→ **What you will do**:
Output the lines that follow exactly as they are.

→ **Raw data**:
— Begin —
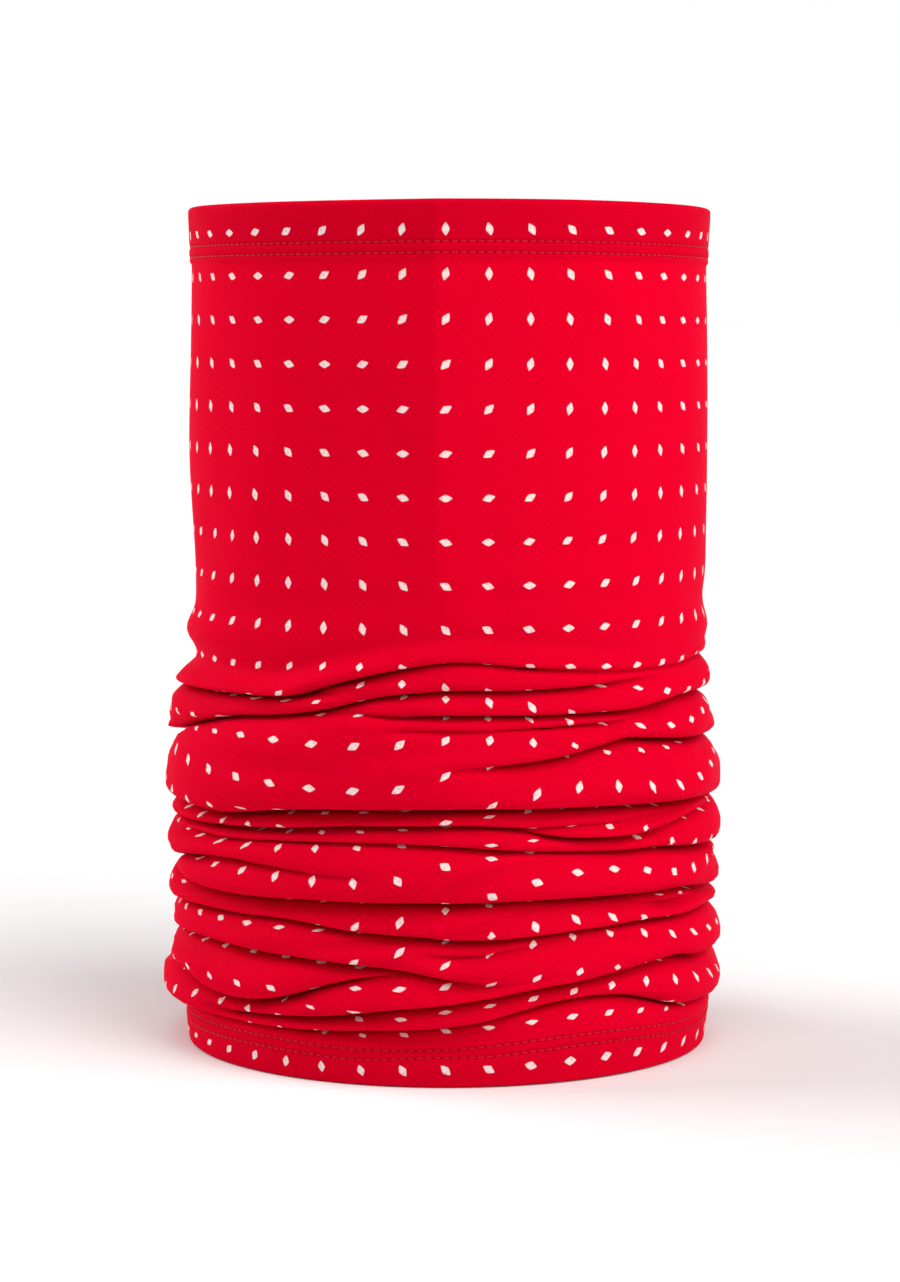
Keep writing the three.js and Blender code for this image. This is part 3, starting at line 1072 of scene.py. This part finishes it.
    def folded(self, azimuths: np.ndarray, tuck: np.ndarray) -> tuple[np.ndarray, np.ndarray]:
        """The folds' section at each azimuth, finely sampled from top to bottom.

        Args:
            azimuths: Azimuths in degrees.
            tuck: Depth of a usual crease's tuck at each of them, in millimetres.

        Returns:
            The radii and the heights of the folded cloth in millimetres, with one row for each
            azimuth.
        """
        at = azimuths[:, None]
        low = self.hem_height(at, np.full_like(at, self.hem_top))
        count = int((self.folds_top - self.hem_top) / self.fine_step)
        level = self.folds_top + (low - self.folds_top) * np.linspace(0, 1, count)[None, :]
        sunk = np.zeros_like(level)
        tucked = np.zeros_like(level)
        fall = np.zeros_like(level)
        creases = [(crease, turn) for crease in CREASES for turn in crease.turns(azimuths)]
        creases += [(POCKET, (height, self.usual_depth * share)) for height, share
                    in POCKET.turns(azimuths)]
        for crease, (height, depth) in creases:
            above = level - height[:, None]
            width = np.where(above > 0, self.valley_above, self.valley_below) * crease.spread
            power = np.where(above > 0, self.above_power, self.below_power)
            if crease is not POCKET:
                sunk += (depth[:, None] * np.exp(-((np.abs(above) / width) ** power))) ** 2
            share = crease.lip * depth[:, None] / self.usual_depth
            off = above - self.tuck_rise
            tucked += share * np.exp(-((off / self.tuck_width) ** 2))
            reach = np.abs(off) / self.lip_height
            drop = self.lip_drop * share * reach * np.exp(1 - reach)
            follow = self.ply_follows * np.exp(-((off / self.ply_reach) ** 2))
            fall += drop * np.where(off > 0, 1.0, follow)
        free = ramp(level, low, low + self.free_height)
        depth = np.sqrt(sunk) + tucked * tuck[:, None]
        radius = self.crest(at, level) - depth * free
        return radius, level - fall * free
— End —
→ **Response for this exercise**:
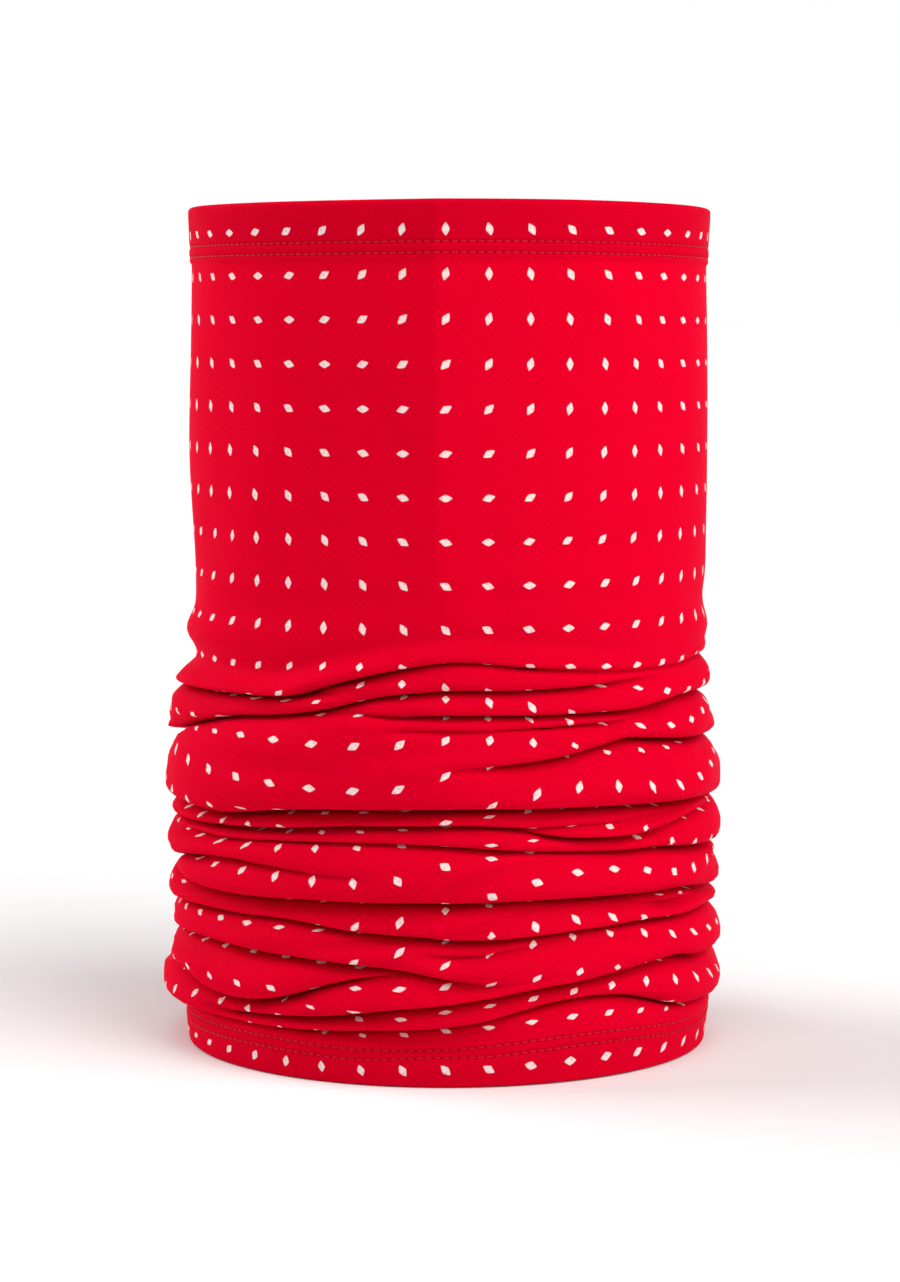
Keep writing the three.js and Blender code for this image. This is part 3, starting at line 1072 of scene.py. This part finishes it.
    def folded(self, azimuths: np.ndarray, tuck: np.ndarray) -> tuple[np.ndarray, np.ndarray]:
        """The folds' section at each azimuth, finely sampled from top to bottom.

        Args:
            azimuths: Azimuths in degrees.
            tuck: Depth of a usual crease's tuck at each of them, in millimetres.

        Returns:
            The radii and the heights of the folded cloth in millimetres, with one row for each
            azimuth.
        """
        at = azimuths[:, None]
        low = self.hem_height(at, np.full_like(at, self.hem_top))
        count = int((self.folds_top - self.hem_top) / self.fine_step)
        level = self.folds_top + (low - self.folds_top) * np.linspace(0, 1, count)[None, :]
        sunk = np.zeros_like(level)
        tucked = np.zeros_like(level)
        fall = np.zeros_like(level)
        creases = [(crease, turn) for crease in CREASES for turn in crease.turns(azimuths)]
        creases += [(POCKET, (height, self.usual_depth * share)) for height, share
                    in POCKET.turns(azimuths)]
        for crease, (height, depth) in creases:
            above = level - height[:, None]
            width = np.where(above > 0, self.valley_above, self.valley_below) * crease.spread
            power = np.where(above > 0, self.above_power, self.below_power)
            if crease is not POCKET:
                sunk += (depth[:, None] * np.exp(-((np.abs(above) / width) ** power))) ** 2
            share = crease.lip * depth[:, None] / self.usual_depth
            off = above - self.tuck_rise
            tucked += share * np.exp(-((off / self.tuck_width) ** 2))
            reach = np.abs(off) / self.lip_height
            drop = self.lip_drop * share * reach * np.exp(1 - reach)
            follow = self.ply_follows * np.exp(-((off / self.ply_reach) ** 2))
            fall += drop * np.where(off > 0, 1.0, follow)
        free = ramp(level, low, low + self.free_height)
        depth = np.sqrt(sunk) + tucked * tuck[:, None]
        radius = self.crest(at, level) - depth * free
        return radius, level - fall * free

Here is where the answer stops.